So you’ve Calculated your Bare Bones Number and you know that your expenses are larger than your income. What do you do now? The first thing is, pause and honor yourself taking an open-eyed look at your situation. You can’t fix an issue if you don’t even know it exists, so congratulate yourself for understanding where you stand right now.
Next, how much is the difference between your income and your squeak-by expenses? Is it a few dollars, is it hundreds, or even thousands of dollars more per month? Knowing how drastic the difference is will tell you how drastic your action will need to be.
How have you been dealing with this discrepancy in your life up until now? Are you racking up debt, draining your savings, living off of others? Whatever it is, it’s important to understand how it has been affecting your life so far, and how you cope.
When you are asking yourself these questions, remember to pay attention to your emotions. Dealing with a situation like this can be distressing, and you want to make sure that you don’t become so distraught that you abandon this exploration, and go bury your head in the sand. Any time you start feeling angry, guilty or ashamed, do something calming. Make yourself a cup of tea, stand up and stretch, call a supportive friend, whatever you need to do to get your stress levels down.

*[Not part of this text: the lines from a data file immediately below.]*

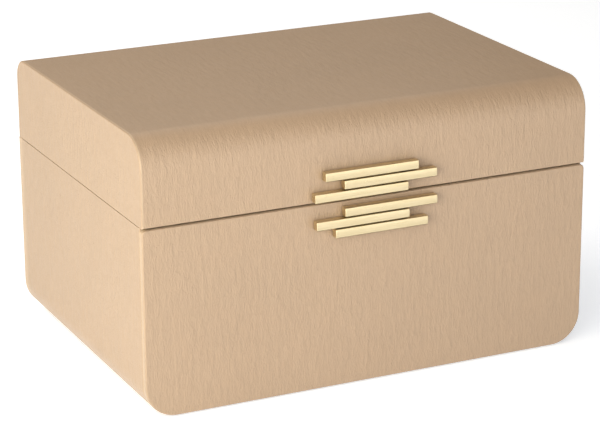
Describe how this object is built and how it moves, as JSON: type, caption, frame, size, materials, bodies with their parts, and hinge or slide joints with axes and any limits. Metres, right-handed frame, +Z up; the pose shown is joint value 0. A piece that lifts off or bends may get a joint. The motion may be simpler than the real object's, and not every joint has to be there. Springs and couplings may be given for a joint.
{
  "type": "jewellery chest with drawer",
  "caption": "Leather-covered jewellery chest with a hinged mirror lid over a lift-out tray, a full-width drawer below, and brass bar pulls.",
  "frame": {"origin": "centre of the footprint on the underside of the felt; the covered body is centred on it in width and depth", "axes": "+Z up, +X to the right as seen from the front, +Y towards the back; the pulls are on the -Y side"},
  "size_m": [0.3, 0.2278, 0.1743],
  "materials": {
    "leather": "fine-grained, satin",
    "brass": "brushed",
    "board": "fibreboard",
    "suede": "short nap",
    "padding": "velvet, padded",
    "felt": "felt",
    "screw": "zinc-plated",
    "mirror": "silvered glass",
    "backing": "grey board",
    "ribbon": "satin ribbon",
    "runner": "waxed hardwood"
  },
  "bodies": {
    "case": {"case_side_left": "board", "case_side_right": "board", "case_bottom": "board", "case_back": "board", "case_shelf": "board", "bay_front_wall": "leather", "case_wrap": "leather", "case_back_wrap": "leather", "bay_liner": "suede", "bay_floor_pad": "padding", "tray_ledges": "suede", "drawer_runners": "runner", "drawer_stop": "runner", "base_felt": "felt", "hinge_left_case_leaf": "brass", "hinge_right_case_leaf": "brass", "hinge_left_pin": "brass", "hinge_right_pin": "brass", "case_hinge_screws": "brass"},
    "lid": {"lid_top": "board", "lid_front": "board", "lid_back": "board", "lid_side_left": "board", "lid_side_right": "board", "lid_wrap": "leather", "lid_side_wrap_left": "leather", "lid_side_wrap_right": "leather", "lid_liner": "suede", "mirror_backing": "backing", "mirror_glass": "mirror", "mirror_frame": "suede", "lid_pull_plate": "brass", "lid_bar_low": "brass", "lid_bar_middle": "brass", "lid_bar_high": "brass", "lid_pull_screws": "screw", "hinge_left_lid_leaf": "brass", "hinge_right_lid_leaf": "brass", "lid_hinge_screws": "brass"},
    "drawer": {"drawer_face_board": "board", "drawer_face_wrap": "leather", "drawer_front": "suede", "drawer_side_left": "suede", "drawer_side_right": "suede", "drawer_back": "suede", "drawer_bottom": "suede", "drawer_pad": "padding", "drawer_divider_long": "suede", "drawer_dividers_short": "suede", "drawer_pull_plate": "brass", "drawer_bar_high": "brass", "drawer_bar_middle": "brass", "drawer_bar_low": "brass", "drawer_pull_screws": "screw"},
    "tray": {"tray_walls": "suede", "tray_bottom": "suede", "tray_dividers": "suede", "tray_ring_rolls": "padding", "tray_pads": "padding", "tray_ribbons": "ribbon"}
  },
  "joints": [
    {"name": "lid_hinge", "type": "hinge", "parent": "case", "child": "lid", "pos_m": [0, 0.1099, 0.12075], "axis": [-1, 0, 0], "range_deg": [0, 96]},
    {"name": "drawer_slide", "type": "slide", "parent": "case", "child": "drawer", "axis": [0, -1, 0], "range_m": [0, 0.149]},
    {"name": "tray_lift", "type": "slide", "parent": "case", "child": "tray", "axis": [0, 0, 1], "range_m": [0, 0.028]}
  ]
}
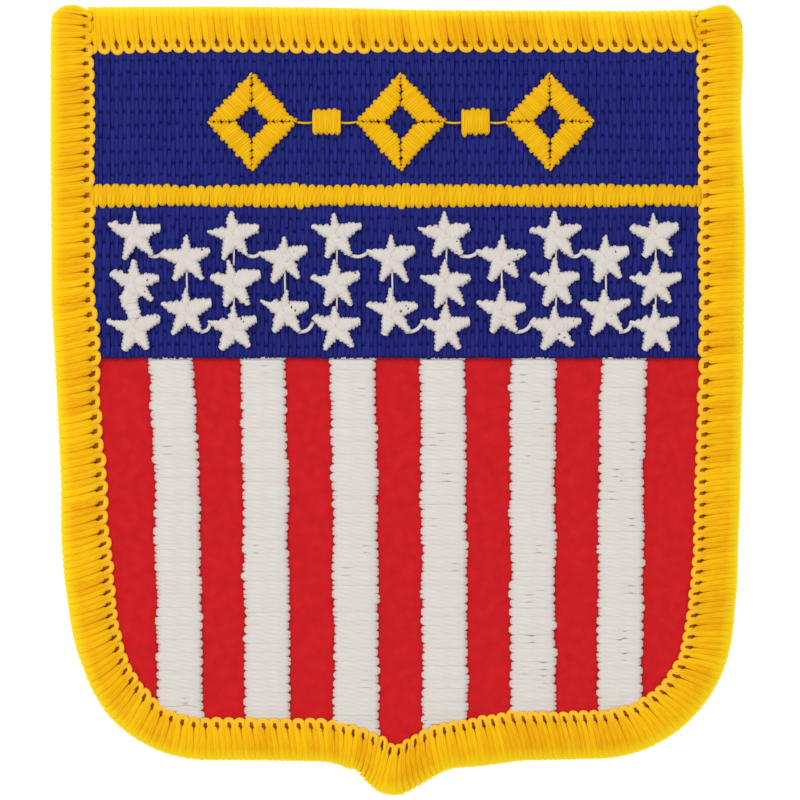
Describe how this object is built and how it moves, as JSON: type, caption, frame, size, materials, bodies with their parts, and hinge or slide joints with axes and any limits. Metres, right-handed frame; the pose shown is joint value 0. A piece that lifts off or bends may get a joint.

Once you have an idea of how big the difference between your income and expenses is, you can start strategizing on how you will solve it. Here is the basic rule – If your expenses are bigger than your income, you will be doing one of the following:
- Decrease your expenses
- Increase your income
- Draw from your savings
- Get into more debt
Those choices are the only choices you have, when you have more expenses than income. Notice the order I put them in - They are roughly in order of most ideal to least ideal. You should try to do one or both of the first two before you resort to one of the last two. It may seem obvious, but how often have you reached for your credit card, before even thinking about the other options you may have? That said, sometimes your situation is dire enough that you will need to use your savings or create more debt. Perhaps you are recently unemployed. When that is the case, you will be working on increasing your income by trying to get a new job, but in the meantime, you will have to draw from your savings if you have it, or go into debt if you don’t. Drawing from savings is obviously better in that situation, but if you don’t have savings, then debt is going to be your last resort. I’ll talk in later articles about how to save money for emergencies like unemployment.
But even when you are using your savings or increasing debt, you will want to concentrate on one or both of the first two, so you can stop using your savings as quickly as possible.
Lets examine the pros and cons of both: Decreasing expenses can be much faster than increasing your income. Increasing income usually means getting a higher paying job, getting a raise, starting a second job, or starting a side-hustle. That can take a while to get, plus then even after you get it, you may need to wait for two weeks or a month to get your first paycheck or invoice paid. Even selling things you own can take time, you need to list it, then someone needs to see it, etcetera.
Decreasing expenses often entails cancelling a service online, or a simple phone call to a service company, which can be relatively quick. There are many articles out there for techniques on doing things like lowering your phone bill, so I won’t go over them here, but I highly suggest googling them. People have been very resourceful over time, and it can be inspiring to see what others do to decrease expenses without decreasing their lifestyle much.
Increasing income may be slower, but it can have a much bigger impact on that delta between expenses and income. After all, you may save $80/month on cable, but a raise or better job may be ten times that much, depending on many factors. It takes a while, but can have a real impact on your financial life. Also, you may already be operating with your expenses very close to the bone. In that case, you may not have much on the expenses side that you can cut. But just a gentle reminder, often you can cut more than you think. We as humans get used to a certain level of expenses in our lives, and they can start to seem necessary, even when they really aren’t. Try to take a level look at your expenses, are they really necessary? And are they necessary, right now? Could you cut them out for a while, as you get yourself back on your feet? Not all expenses have to be cut forever. But you may find that some of those expenses you never let back into your life, because it turns out you do just fine without them! I’ve personally never regretted cancelling cable, for example.
|Decrease Expenses||Increase Income|
|Pros||Can be much faster||Can have a larger effect on your budget|
|Cons||May not be able to reduce very much||Can take a really long time|
Even if you don’t have a discrepancy between your income and your Squeak-By Expenses, you may have one between your income and your average spending. You may want to go through this process in that situation too, because the same risks exist, like getting yourself into more debt, creating instability in your life, and so on. The only difference is, while you are figuring it out, you should be able to reduce your expenses to the Bare Bones level while you work through how you want to solve it.